DOE's nuclear Y2K tests shaky

The nation's stockpile of nuclear weapons will not be affected by the Year 2000 bug because the warheads do not rely on any date-dependent systems or processes to operate properly, according to a recently released General Accounting Office report.

However, the report, titled "Nuclear Weapons: Year 2000 Status of the Nation's Nuclear Weapons Stockpile," did uncover evidence that DOE officials failed to document the testing procedures used to verify the status of the warheads. When they did document the testing procedures, the officials failed to have the results and procedures verified by supervisors and other DOE personnel—an accepted scientific process known as "peer evaluation."

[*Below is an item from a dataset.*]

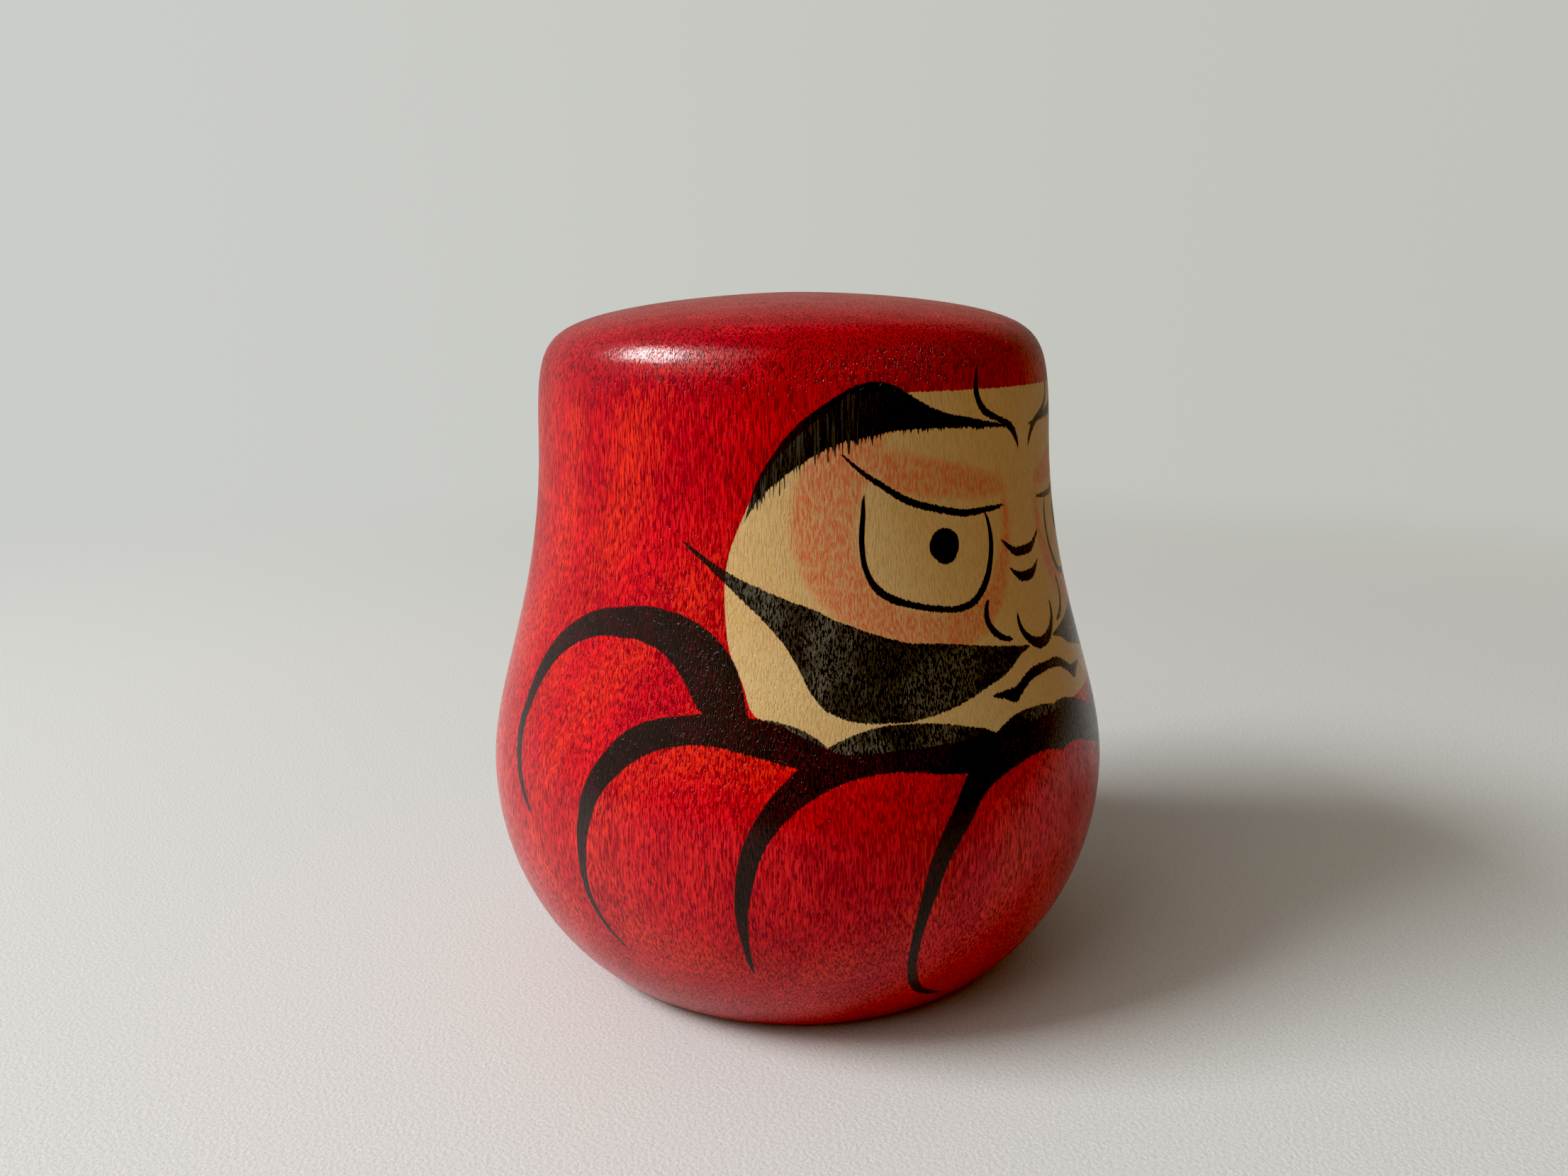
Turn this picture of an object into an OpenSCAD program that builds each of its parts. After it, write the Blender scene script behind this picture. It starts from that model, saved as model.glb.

For example, the design engineer responsible for the systems in the W88 warhead "did not review the software code for the microprocessor in the W88 to determine Y2K compliance, but rather he relied on his memory of what the code contained," the report stated. On another occasion, an engineer spent two weeks testing and verifying the warhead for Year 2000 problems but did not produce any documentation outlining his discussions or the documents, diagrams and software he examined.

"When peer review did occur, it was largely of the nature of one engineer talking to another and asking, 'Am I missing anything?' and was not documented," the report stated.

In addition, offices within Sandia National Laboratories, such as the Surety Assessment Center, which provides independent verification of nuclear weapons safety, "did not perform any independent evaluation of the design engineer's Y2K assessments," according to the report.